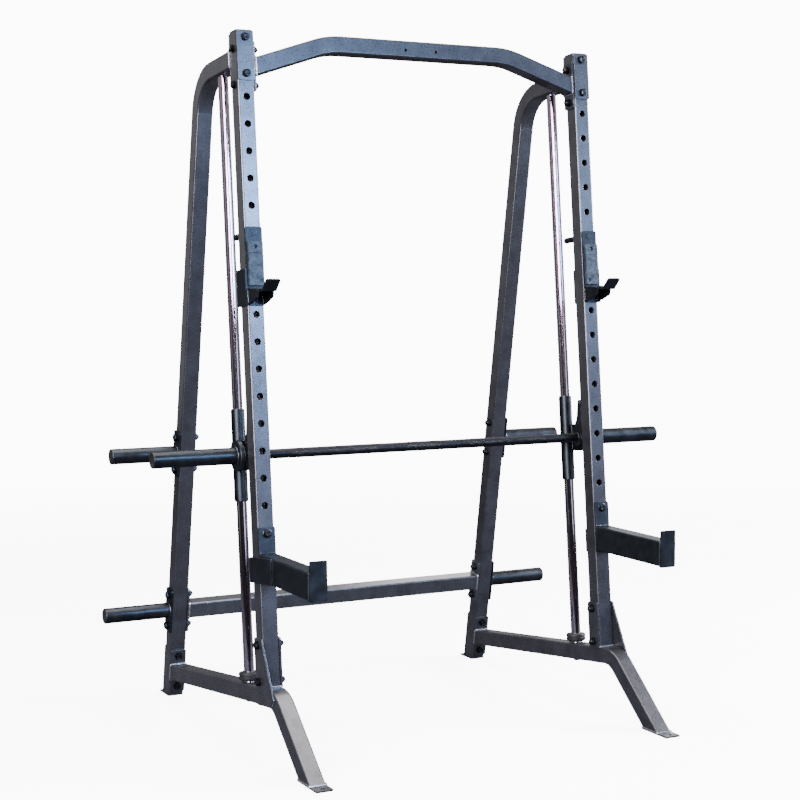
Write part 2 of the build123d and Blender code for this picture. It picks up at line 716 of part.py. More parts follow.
with BuildPart() as frame_bolts:
    for point, direction, clamped, x_dir in clamps:
        seat = looking(point + direction * washer, direction, x_dir)
        with BuildSketch(seat):
            RegularPolygon(bolt_flats / 2, 6, major_radius=False)
        extrude(amount=bolt_head)
        with BuildSketch(seat):
            Circle(bolt_d / 2)
        extrude(amount=-(clamped + 2 * washer + nut_height + bolt_past_nut))
save(frame_bolts, "frame_bolts")

with BuildPart() as frame_nuts:
    for point, direction, clamped, x_dir in clamps:
        with BuildSketch(looking(point - direction * (clamped + washer), -direction, x_dir)):
            RegularPolygon(bolt_flats / 2, 6, major_radius=False)
            Circle(bolt_d / 2 + thread_gap, mode=Mode.SUBTRACT)
        extrude(amount=nut_height)
save(frame_nuts, "frame_nuts")

with BuildPart() as frame_washers:
    for point, direction, clamped, x_dir in clamps:
        for start, way in ((point, direction), (point - direction * clamped, -direction)):
            with BuildSketch(looking(start, way, x_dir)):
                Circle(washer_d / 2)
                Circle(bolt_hole / 2, mode=Mode.SUBTRACT)
            extrude(amount=washer)
save(frame_washers, "frame_washers")

with BuildPart() as rod_bolts:
    under_rail = rail_centre - rail_top.z_dir * edge
    rail_under = crossing(under_rail, rail_forward, post_at(0, rod_offset, 0), up_post)
    under_s = post_side.to_local_coords(rail_under).Y - rod_bolt_sink
    top_s = arm_s + edge
    for name, side in sides:
        x = side * half
        for seat_s, direction, through in (
            (top_s, up_post, tube), (under_s, -up_post, -under_s),
        ):
            seat = looking(post_at(x, rod_offset, seat_s), direction)
            with BuildSketch(seat):
                RegularPolygon(rod_bolt_flats / 2, 6, major_radius=False)
            extrude(amount=rod_bolt_head)
            with BuildSketch(seat):
                Circle(rod_bolt_d / 2)
            extrude(amount=-(through + rod_bolt_in))
save(rod_bolts, "guide_rod_bolts")
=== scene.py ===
import json
import math
import random

import bmesh
import bpy
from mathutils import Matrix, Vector


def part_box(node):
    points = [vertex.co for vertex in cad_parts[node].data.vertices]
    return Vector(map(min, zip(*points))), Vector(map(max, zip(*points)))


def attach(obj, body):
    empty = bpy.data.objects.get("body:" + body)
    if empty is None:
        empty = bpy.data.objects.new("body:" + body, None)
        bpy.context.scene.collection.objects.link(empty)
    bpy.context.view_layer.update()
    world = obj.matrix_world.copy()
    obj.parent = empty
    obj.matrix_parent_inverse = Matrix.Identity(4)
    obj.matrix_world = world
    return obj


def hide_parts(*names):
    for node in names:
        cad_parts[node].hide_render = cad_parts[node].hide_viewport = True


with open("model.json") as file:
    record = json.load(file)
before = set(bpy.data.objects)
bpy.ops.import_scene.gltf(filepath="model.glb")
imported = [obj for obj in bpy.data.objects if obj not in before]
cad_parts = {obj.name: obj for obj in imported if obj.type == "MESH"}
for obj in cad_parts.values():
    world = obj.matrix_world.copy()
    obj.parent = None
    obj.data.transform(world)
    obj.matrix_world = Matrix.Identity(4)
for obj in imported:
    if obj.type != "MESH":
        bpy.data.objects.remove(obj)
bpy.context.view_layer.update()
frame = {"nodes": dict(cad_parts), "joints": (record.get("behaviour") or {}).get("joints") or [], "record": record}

MM = 0.001
X_AXIS = Vector((1, 0, 0))
record = frame["record"]
joints = {j["name"]: j for j in frame["joints"]}
mounts = {m["name"]: m for m in record["mounts"]}
SIDES = (("left", -1), ("right", 1))
random.seed(7)

# ---------------------------------------------------------------- axes of the leaning parts
UP = Vector(joints["carriage_slide"]["axis"]).normalized()
REAR = Vector((0, UP.z, -UP.y))
J_PIN, ARM_PIN = 1268.1, 429.9  # the pins of the J-hook and the spotter arm, in mm along the upright
LEG_LOW, LEG_HIGH = 288.0, 803.0  # the storage pegs, in mm along the rear leg
leg_low = Vector(mounts["left_lower_storage_peg"]["pos_m"])
leg_high = Vector(mounts["left_upper_storage_peg"]["pos_m"])
LEG_UP = (leg_high - leg_low).normalized()
LEG_REAR = Vector((0, LEG_UP.z, -LEG_UP.y))
POST_FOOT = Vector(joints["left_j_hook_turn"]["pos_m"]) - UP * (J_PIN * MM)
HALF = -POST_FOOT.x
POST_FOOT.x = 0
LEG_FOOT = leg_low - LEG_UP * (LEG_LOW * MM)
LEG_FOOT.x = 0
BAR = Vector(joints["bar_turn"]["pos_m"])
BAR.x = 0


def post(x, d, s):
    """A point beside an upright, in mm: x across, d behind its centre line, s along it."""
    return POST_FOOT + X_AXIS * (x * MM) + REAR * (d * MM) + UP * (s * MM)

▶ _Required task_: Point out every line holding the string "empty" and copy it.

▶ _Task result_:
    empty = bpy.data.objects.get("body:" + body)
    if empty is None:
        empty = bpy.data.objects.new("body:" + body, None)
        bpy.context.scene.collection.objects.link(empty)
    obj.parent = empty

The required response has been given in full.